Hans Rudolf Giger was a surrealist painter, sculptor and set designer. He was widely known for his creatures and sets created for Ridley Scott's Alien films. As a result, he was awarded with an Oscar for special effects in 1980.
Giger also contributed with his work for Poltergeist II - The Other Side,  Tokyo - The Last Megalopolis, among several other films, as well for the computer game Dark Seed (1995).
He also did some work for recording artists and colaborated with Ibanez Guitars  for the H. R. Giger Signature Models.

Born in 1940, Giger moved to Zurich in1962 where he studied interior and industrial design at the School of Commercial Art in Zurich (from 1962 to 1965).
He had a relationship with Swiss actress Li Tobler untill 1975, when she commited suicide. In 1979 he married Mia Bonzanigo, but the divorced a year and a half later.

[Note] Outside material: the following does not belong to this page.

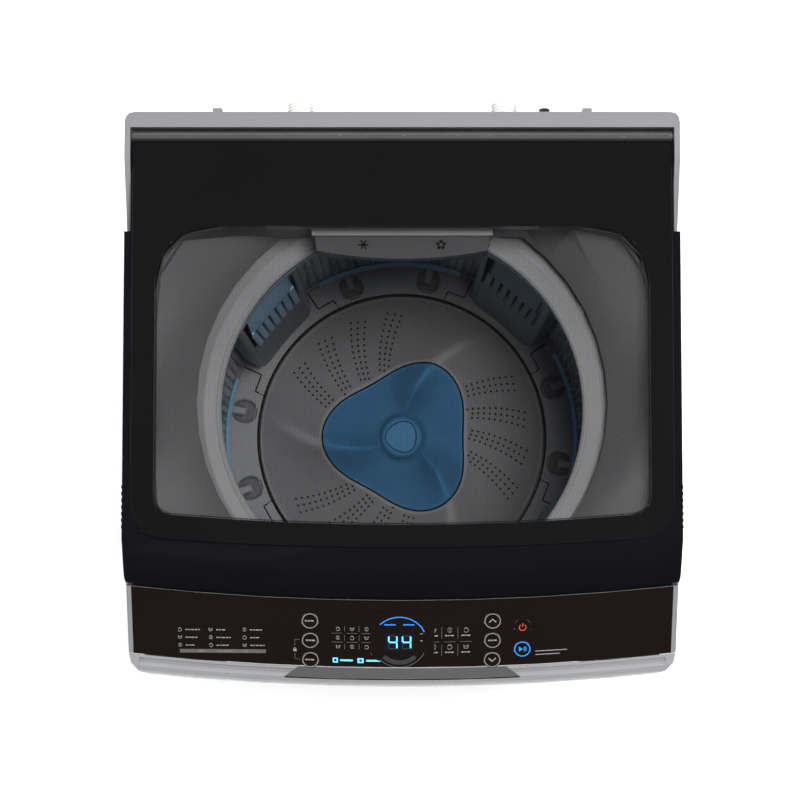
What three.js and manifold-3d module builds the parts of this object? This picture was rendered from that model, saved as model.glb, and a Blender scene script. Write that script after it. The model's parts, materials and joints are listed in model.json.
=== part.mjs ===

The work of the American horror fiction writer H. P. Lovecraft had great influence on H. R. Giger's art. Such is this that his compendium of images Necronomicon (there's a version with an introduction by Clive Barker) is a clear refererence to Lovecraft's made up book with the same name.
The original signed book is housed in the H R Giger museum at the Château St. Germain in Gruyères Switzerland.
Ernst Fuchs and Salvador Dali, to whom he was introduced by painter Robert Venosa were inspirations sources for Gigger who was also a personal friend of Timothy Lear.

Giger started with small ink drawings, then progessed to oil painting. During his career, he worked predominantly in airbush, but also created works with pastels, markers and ink.
Much of his work depicts surreal and monochromatic dreamscapes, often with biomechanical human bodies interconnected with a mechanical world as well as alien species and nightmarish elements. Several erotic references can also be found in his works.

The H. R. Giger Museum, housed in the Château St. Germain in Gruyère, Switzerland, holds a permanent repository of his work.  The artist lived and worked in Zürich with his wife, Carmen Maria Scheifele Giger, who is the Director of the museum.